08 March 2011

Manual developed for Mexico City prosecutors

Thirty-two experts produced a 1,698-page booklet distributed to more than 4,000 employees of the city Attorney General's Office

Mexico Weekly / April 8, 2011

The Mexico City Attorney General’s Office will distribute a manual to improve the efficiency of thousands of employees.

Officials say the 1,698-page text includes comprehensive information on policies and procedures, and it will be given to more than 4,000 employees.

The manual contains information on constitutional and criminal law, criminal policies, criminology and investigation methodologies for police officers, forensic scientists and other employees, Reforma reported Friday.

The text also includes information on criminal proceedings, injunctions, human rights, justice for children and how to conduct interviews and interrogations.
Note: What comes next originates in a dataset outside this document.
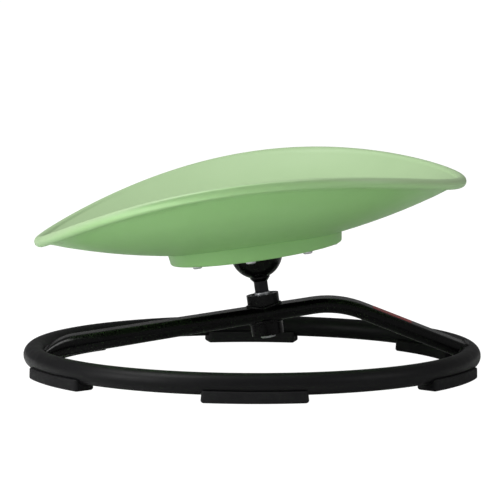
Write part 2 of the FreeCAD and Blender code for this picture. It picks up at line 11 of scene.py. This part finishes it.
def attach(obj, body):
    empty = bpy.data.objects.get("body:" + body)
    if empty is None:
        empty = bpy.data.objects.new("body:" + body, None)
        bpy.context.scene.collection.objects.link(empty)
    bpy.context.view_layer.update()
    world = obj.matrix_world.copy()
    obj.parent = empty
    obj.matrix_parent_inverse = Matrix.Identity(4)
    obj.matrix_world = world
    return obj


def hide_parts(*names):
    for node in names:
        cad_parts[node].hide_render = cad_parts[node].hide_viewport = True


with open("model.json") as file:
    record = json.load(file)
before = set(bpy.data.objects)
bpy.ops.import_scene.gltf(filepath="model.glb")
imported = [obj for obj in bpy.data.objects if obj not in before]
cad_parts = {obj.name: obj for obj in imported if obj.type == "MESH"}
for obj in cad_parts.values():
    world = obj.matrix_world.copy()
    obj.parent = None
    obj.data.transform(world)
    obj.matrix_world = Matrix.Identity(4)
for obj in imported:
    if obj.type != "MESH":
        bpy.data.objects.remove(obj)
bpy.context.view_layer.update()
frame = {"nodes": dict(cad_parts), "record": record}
nodes = frame["nodes"]
scene = bpy.context.scene

MM = 0.001
MAP_RANGE_INPUTS = ("From Min", "From Max", "To Min", "To Max")

# Driving sizes, in millimetres as the CAD has them

RING_R = 262.0
TUBE_R = 12.7
RING_Z = 20.5

ARM_RISE = math.radians(9.45)
ARM_FALL = math.radians(21.2)
ARM_CORNER = Vector((103.2, 0, 83.3))
ARM_BEND_R = 115.0
ARM_END_X = 258.0
ARM_LONG_END_SIZE = (23.5, 44.0)
ARM_BEND_SIZE = (17.8, 48.0)
ARM_TIP_START_X = -214.0
ARM_TIP_END_X = -254.0
ARM_TIP_DROP = 16.8
ARM_WIDENING = math.pi / 2 - 1
ARM_RIGHT_INSIDE = 200.0
OVAL_SPREAD = 3

AXIS_PLACE = Vector((12.0, 0, 92.0))
AXIS_LEAN = math.radians(8.4)
SEAT_TURN = math.radians(-2.5)
SEAT_AXIS = Matrix.Translation(AXIS_PLACE) @ Matrix.Rotation(-AXIS_LEAN, 4, "Y")
TURNED_SEAT = SEAT_AXIS @ Matrix.Rotation(SEAT_TURN, 4, "Z")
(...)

Capital Attorney General Miguel Ángel Mancera said 32 experts had developed the manual. It was created amid public requests for more professional and competent prosecutors, Mancera said.

'Unprecedented'

Miguel Ontiveros, academic director of the National Institute of Criminal Sciences, said the manual is unprecedented, Reforma reported.

“Never in the history of attorney general’s offices anywhere in the country has there been such a manual … this fills a historic shortcoming,” he said.

The manual comes weeks after the release of “Presunto Culpable” (“Presumed Guilty”), a hit documentary that exposes an unjust and disorganized criminal justice system in the capital.

The film tells the story of Antonio Zúñiga, a Mexico City resident who in late 2005 was sentenced to 20 years in prison for a homicide he did not commit. The primary evidence in the case was the flimsy and contradictory testimony of a single witness.

After spending more than two years in prison, Zúñiga was freed after his case attracted the attention of the film’s producers (who are also attorneys).

The manual also comes as Mexico's incoming attorney general promises to remove incompetent and corrupt officials.

Marisela Morales, whose appointment to become the first female attorney general in Mexico’s history was ratified by senators on Thursday, has promised to “transform” the Attorney General's Office by making its staff more professional.